The setup has two ingredients:
- Stockbit: Use the screenshot or export feature for broker flow, trading history, or bandarmology view. The improved export quality on Stockbit makes the numbers clean enough for AI to read reliably.
- Gemini AI: Upload the screenshot and ask for a structured summary. For example: summarize buying activity, average buy price, broker behavior, and whether the pattern looks like accumulation, distribution, or active trading.
What used to take thirty to sixty minutes in Excel now takes two to five minutes, including the time to read Gemini’s response and validate the numbers.
The model can also classify market behavior using simple color rules that retail traders already use on Stockbit charts:
- Red Bars: Average down plus accumulation, where a holder is adding to a losing position while smart money quietly builds.
- Blue Bars: Heavy distribution while retail absorbs the selling, a warning sign that prices may be near a top.
- Purple Transition: An active trading phase where both sides are present and direction is undecided.
- Deeper Purple: A stronger distribution phase, often associated with continued downside unless buyers step in.
These color patterns are not new. What is new is that a trader can ask Gemini to flag which colors dominate in a screenshot and what they imply, instead of squinting at the chart and guessing.
A Practical Workflow You Can Use Today
A repeatable workflow for retail traders looks like this:
- Open Stockbit, go to the broker flow or bandarmology view for the stock you want to analyze.
- Screenshot the relevant window, including the date range, prices, and broker summary.
- Upload the screenshot to Gemini with a clear prompt. For example, calculate the average buy price, total shares accumulated, and whether the pattern is accumulation, distribution, or active trading.
- Cross check Gemini’s interpretation with one manual look at the chart. If both agree, you have a strong read in minutes. If they disagree, that is a signal to slow down and look closer.
- Save the Gemini response alongside the screenshot. Over time this builds a personal journal of how the stock behaved before major moves.
The most important step is step four. AI is fast, but it is not infallible. The traders who benefit most from this workflow are the ones who use Gemini to compress the work, not to replace the thinking.
What Traders are Saying

The reaction from the Stockbit community shows two things. First, traders are hungry for faster analysis. Second, they are testing the AI workflow against their existing methods and finding it holds up.

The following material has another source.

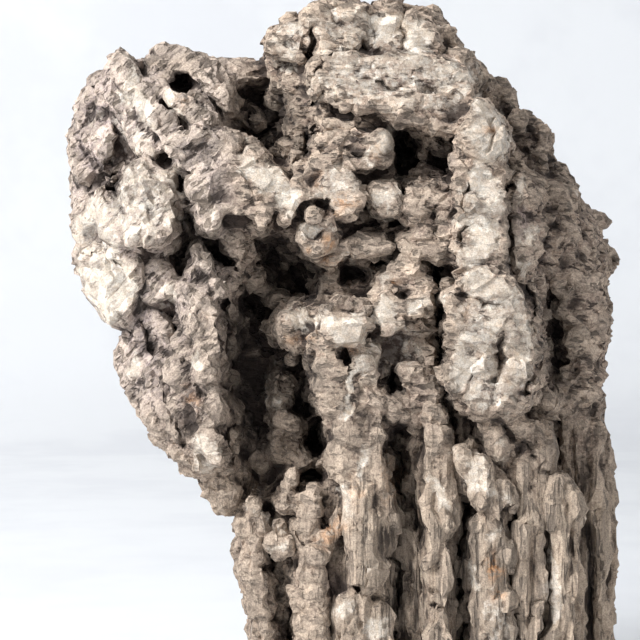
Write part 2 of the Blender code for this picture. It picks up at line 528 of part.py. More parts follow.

stevenaristida (@stevenaristida) said:
“You can use the bandarmology feature, bro. Drag it to a certain date and you will see the number of items and their average price. CMIIW.”
This comment is a useful reminder that Stockbit itself already has built in tools for some of this analysis. The AI workflow does not replace the native feature, it complements it, and traders who combine both get the best of speed and accuracy.
viniindrawan (@viniindrawan) said:
“Thank you for the insight. Result from Gemini AI validated with manual recap by Excel. I will do it later. Nice sharing.”
This is the strongest endorsement the workflow can get. A trader took the time to compare Gemini’s output with a manual Excel recap, and the AI held up. When a method survives that kind of validation, it is worth integrating into a regular routine.

Final Take
Retail trading analysis in 2026 does not have to be a spreadsheet hobby. Screenshot, upload, ask Gemini, and verify. That single loop turns a 30 minute chore into a 5 minute habit, and it puts the focus back on decisions instead of data entry. The traders who adopt this loop early will spend less time collecting numbers and more time acting on them.